One thing I’ve become accustomed to in each country is to get a feel for how people drive and the roads. The first thing I noticed was that the local drivers were super aggressive. Although it was raining, everyone was travelling at least thirty kilometres over the speed limit and overtaking at every opportunity whether safe do so or not. Lucking their were a few trucks travelling slowly as they ground their way down the steep hills which I quickly overtook. They provided a nice buffer with the traffic which was getting a little nutso for the conditions. As we’d already seen one car upside down on its roof in someones front garden in Imotski we weren’t taking any chances.

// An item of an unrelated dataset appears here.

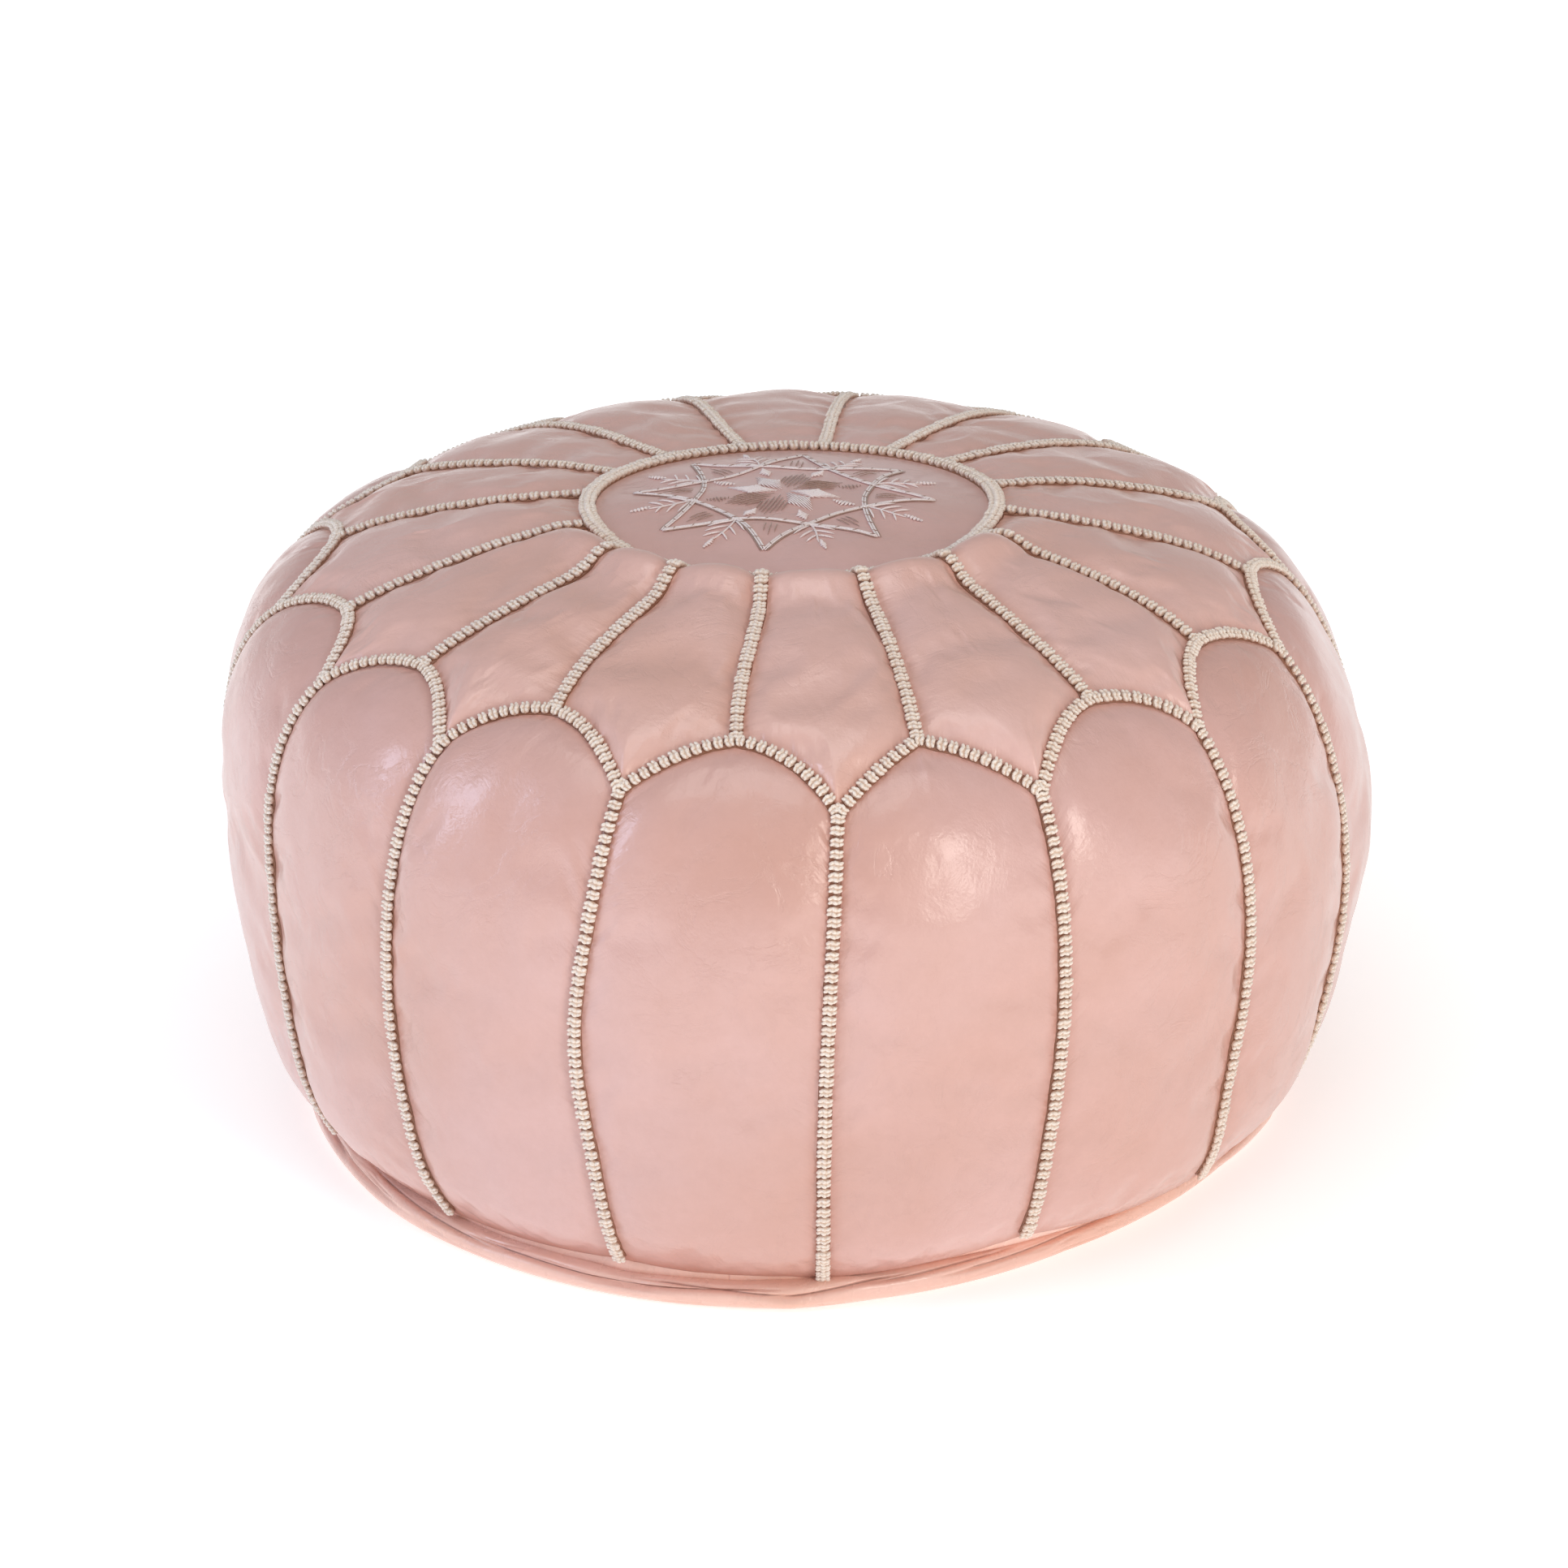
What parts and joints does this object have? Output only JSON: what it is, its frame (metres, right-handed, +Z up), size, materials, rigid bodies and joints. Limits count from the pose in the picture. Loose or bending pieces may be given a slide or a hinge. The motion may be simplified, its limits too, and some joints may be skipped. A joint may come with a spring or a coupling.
{
  "type": "moroccan leather pouf",
  "caption": "Round stuffed leather floor pouf with scalloped side panels, braided seams and an embroidered round top; the base closes with a zip",
  "frame": {"origin": "centre of the base, on the surface the pouf stands on", "axes": "+Z up; -Y is the front, where one radial seam points; +X is to the right and the zip runs along X, closed end at +X"},
  "size_m": [0.5402, 0.5402, 0.291],
  "materials": {
    "medallion_leather": "satin",
    "petal_leather": "satin",
    "panel_leather": "satin",
    "rim_leather": "satin",
    "base_leather": "matte",
    "braid_thread": "satin",
    "embroidery_silk": "satin",
    "zip_tape": "matte",
    "zip_teeth": "satin",
    "zip_metal": "satin",
    "bag_cotton": "matte",
    "filling": "matte"
  },
  "bodies": {
    "cover": {"arch_braids": "braid_thread", "base_back_half": "base_leather", "base_front_half": "base_leather", "base_rim_band": "rim_leather", "inner_bag": "bag_cotton", "medallion": "medallion_leather", "medallion_ring_braid": "braid_thread", "petal_seam_braids": "braid_thread", "rosette_embroidery": "embroidery_silk", "side_panel_01": "panel_leather", "side_panel_02": "panel_leather", "side_panel_03": "panel_leather", "side_panel_04": "panel_leather", "side_panel_05": "panel_leather", "side_panel_06": "panel_leather", "side_panel_07": "panel_leather", "side_panel_08": "panel_leather", "side_panel_09": "panel_leather", "side_panel_10": "panel_leather", "side_panel_11": "panel_leather", "side_panel_12": "panel_leather", "side_panel_13": "panel_leather", "side_panel_14": "panel_leather", "side_panel_15": "panel_leather", "side_panel_16": "panel_leather", "side_seam_braids": "braid_thread", "sprig_embroidery": "embroidery_silk", "star_embroidery": "embroidery_silk", "stuffing": "filling", "top_petal_01": "petal_leather", "top_petal_02": "petal_leather", "top_petal_03": "petal_leather", "top_petal_04": "petal_leather", "top_petal_05": "petal_leather", "top_petal_06": "petal_leather", "top_petal_07": "petal_leather", "top_petal_08": "petal_leather", "top_petal_09": "petal_leather", "top_petal_10": "petal_leather", "top_petal_11": "petal_leather", "top_petal_12": "petal_leather", "top_petal_13": "petal_leather", "top_petal_14": "petal_leather", "top_petal_15": "petal_leather", "top_petal_16": "petal_leather", "zip_bottom_stop": "zip_metal", "zip_end_patch_left": "base_leather", "zip_end_patch_right": "base_leather", "zip_tape_back": "zip_tape", "zip_tape_front": "zip_tape", "zip_teeth_back": "zip_teeth", "zip_teeth_front": "zip_teeth", "zip_top_stops": "zip_metal"},
    "slider": {"zip_slider": "zip_metal"},
    "pull": {"zip_pull": "zip_metal"}
  },
  "joints": [
    {"name": "zip_travel", "type": "slide", "parent": "cover", "child": "slider", "axis": [-1, 0, 0], "range_m": [0, 0.391], "deforming": ["zip_teeth_front", "zip_teeth_back"]},
    {"name": "pull_swing", "type": "hinge", "parent": "slider", "child": "pull", "pos_m": [0.198, 0, 0.00395], "axis": [0, -1, 0], "range_deg": [-3, 164]}
  ]
}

Eventually we wound down the hill into the outskirts of Mostar where after cutting through some backstreets and across a bridge we were arriving at tonight’s homestay. We had been told that it was not ont he satnav but to text when we arrived, well due to the weather the phone was saturated and despite drying it off the touchscreen wouldn’t recognise my fingers touching it. So trying to call was out. Eventually after knocking a few times the font gate opened and we were ushered inside, bike included.
Our host seeing how wet we were broke out the grappa (a fire breathing mixture at that) woohoo. Soon the room and the balcony was covered in bike gear hanging up to dry as we changed into dry clothes.
After dark we ventured out into Mostar to get a glimpse of Stari Most, the world famous bridge and find something to eat. Of course we went the wrong way and soon found that graveyards flanked either side of the road. Judging by the relative newness of the gravestones it looks like they are some of victims of the sieges of 1992 and 1993. A tragic time for the citizens of Mostar and the whole country of Bosnia and Herzegovina which we are still trying to fully understand. The first casualty of war is the truth.
Eventually we headed back in the right direction to the old city, where we found an open restaurant. Veal with mushrooms for Michele and steak, eggs and chips for yours truly was just perfect.
With steady rain still falling we headed back to the apartment where we settled down for the night to hope and dream of a dry day tomorrow.